The fact that I have a job that wakes no urge in me to distract myself by checking my phone, personal email or Facebook is the way it should be.
The fact that I work in a library building literally bordered by green paddy fields that stretch just behind the Sanur beach is just a bonus pacifying compensation for some of the convenience I’m lacking.

 

the scenic official morning greeter at work

 

Banjar Tangtu paddy fields cum lunch time view from the teachers’ lounge

The fact that I have been fortunate enough to become a part of a culture so abundant of humility and kindness is a grace.
The fact that I find myself living in a place with such wonderful energy that I feel an effortless synchronization to is a peaceful luxury.

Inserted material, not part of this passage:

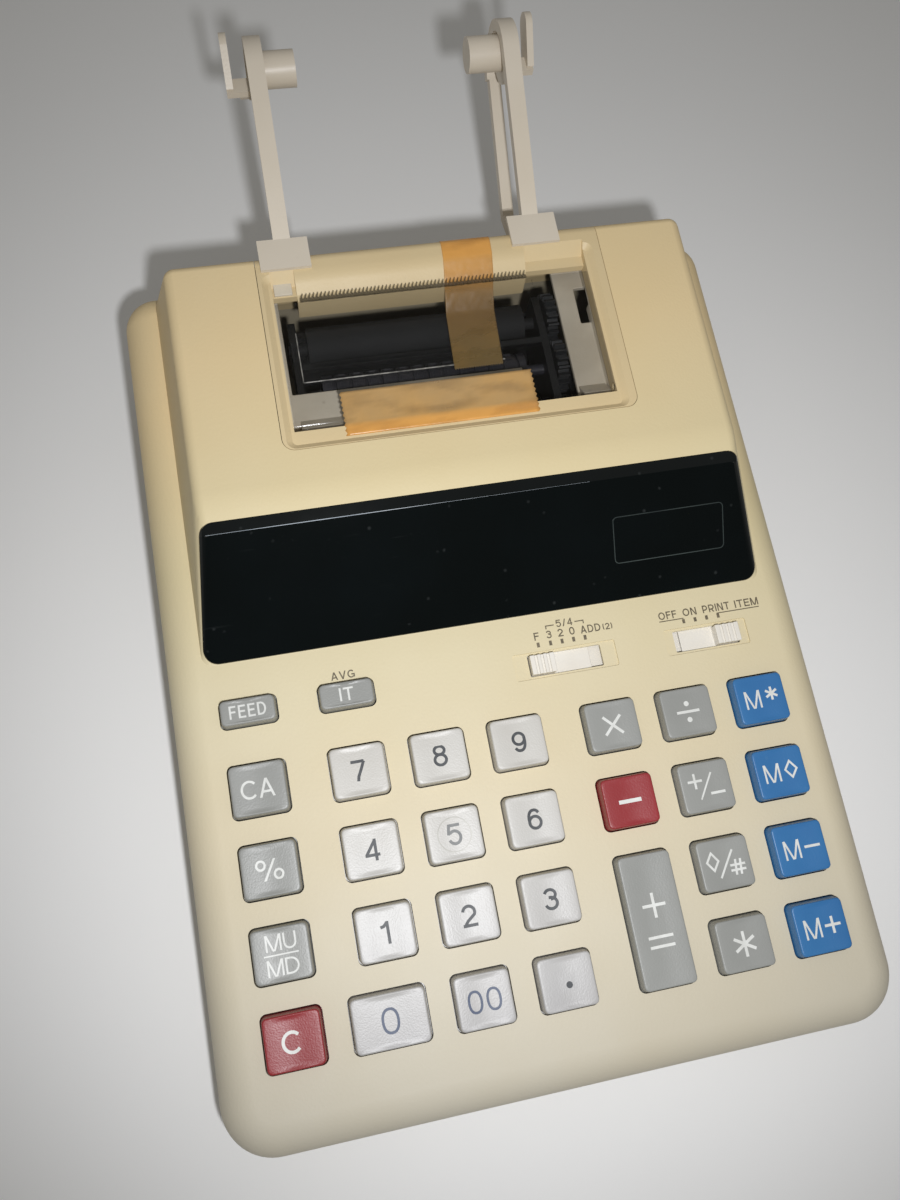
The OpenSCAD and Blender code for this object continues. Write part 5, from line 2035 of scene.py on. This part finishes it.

The fact that there are so many street dogs wandering around that I can’t always run away from is the accidental blessing of fear reduction in disguise.
And the fact that I’m writing this sitting at a beach with sand on my feet, the sea breeze blowing through my hair and the sound of crashing waves to my ears while waiting for the sun to set, well, that’s just living the dream.

 

Oh, Moon, thou art full and bright.

 
The only catch is that I still haven’t come here for a vacation. I still have to put myself on a monk diet and manual laundry duty in order to stay healthy and have enough to save up, and spare plenty of time in the weekend to keep myself on my toes for my work’s sake.

But for now, it’s all enough for a life that I don’t need to escape from.

 
 
Oh, Enlightening, thou art Bliss.

 
 
I have also decided to dedicate Saturdays to go, see and write.